Anyone involved in the Ethereum community will know about the Ethereum Improvement Proposal (EIP-1559).
The proposal is set to make the cost of transactions on Ethereum more predictable and burn ETH when transactions are sent.
The Ethereum network has been responding to the proposal by donating tens of thousands of dollars worth of ETH and DAI to help with development.
The EIP-1559 Proposal
In April 2019, Ethereum developers, including Vitalik Buterin proposed Ethereum’s fee model needed improving, as the current system is “inefficient and needlessly costly to users.”
To solve the inefficiencies, the devs proposed the introduction of a “market rate” for transactions and to burn a majority of the ETH spent on each transaction.
The implementation will provide wallets and users an improved user-experience of gas management, while also improving Ethereum’s monetary management system.
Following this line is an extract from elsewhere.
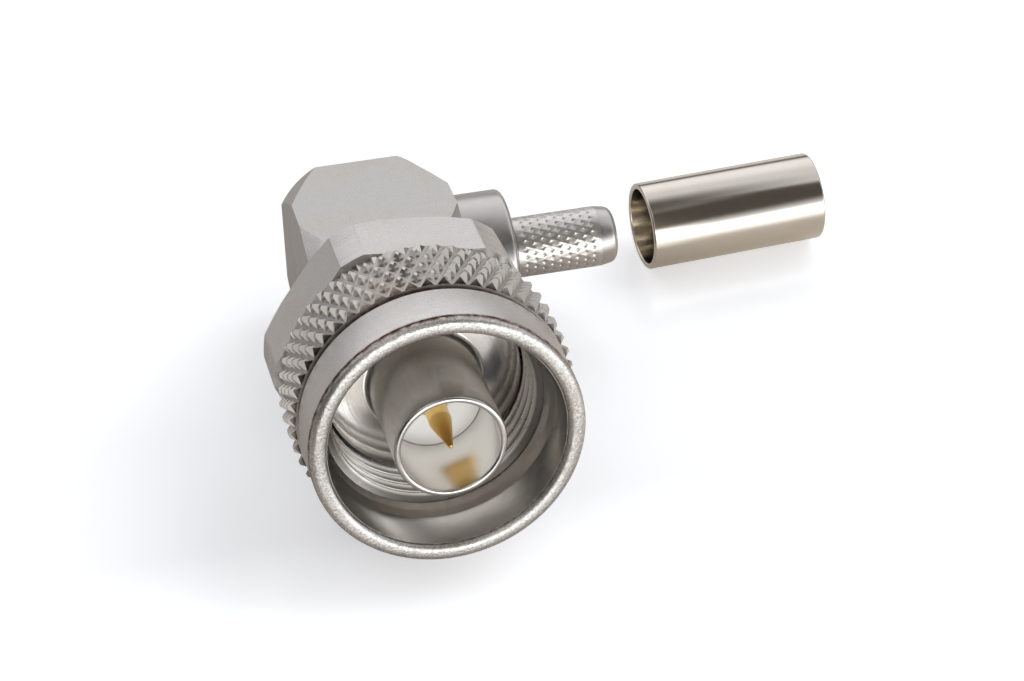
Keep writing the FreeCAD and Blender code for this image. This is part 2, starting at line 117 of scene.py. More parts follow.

Is It Make or Break for Ethereum?
Ethereum proponents and developers launched a grant for EIP-1559 on the decentralized funding platform Gitcoin on June 26, and by yesterday it had raised almost $17,000.
However much is raised it will be used to cover the implementation of EIP into clients, auditing the specifications, and providing bug bounties.
It seemed like the EIP proposal had gone the way of many other Ethereum upgrade proposals, but became part of the conversation in Ethereum circles more recently, and it’s really stirred the Ethereum community up.
As well as many contributing, it’s got the community pontificating the importance of the success of the upgrade.
Blocktower Capital CIO Ari Paul was concise with his regards to the proposal’s success, claiming it was actually ‘make or break for Ethereum.’
EIP 1559 is make or break for ethereum.
— Ari Paul ⛓️ (@AriDavidPaul) June 26, 2020
Which got a response from Vitalik Buterin who asked why it would break Ethereum, to which Paul claimed all crypto use cases were “leapfroggable”, adding that with almost 7.4 billion not attached to the crypto space, it was about building a sound platform for their value proposition, and then growing as fast as possible to attract the newcomers to the space, to seemingly see off its competitors.

Others disagreed with Ari Paul’s claim that it was make-or-break, with developer Tim Beiko saying it wasn’t an upgrade of that mangtitude, and that proof of stake was the real make or breaker for Ethereum.
While it can’t be underestimated, EIP-1559 isn’t critical to Ethereum’s long term success. Sure, it will make improvements to the transaction fees, and with the delays in Ethereum 2.0 upgrade it will boost the confidence of the Ethereum community.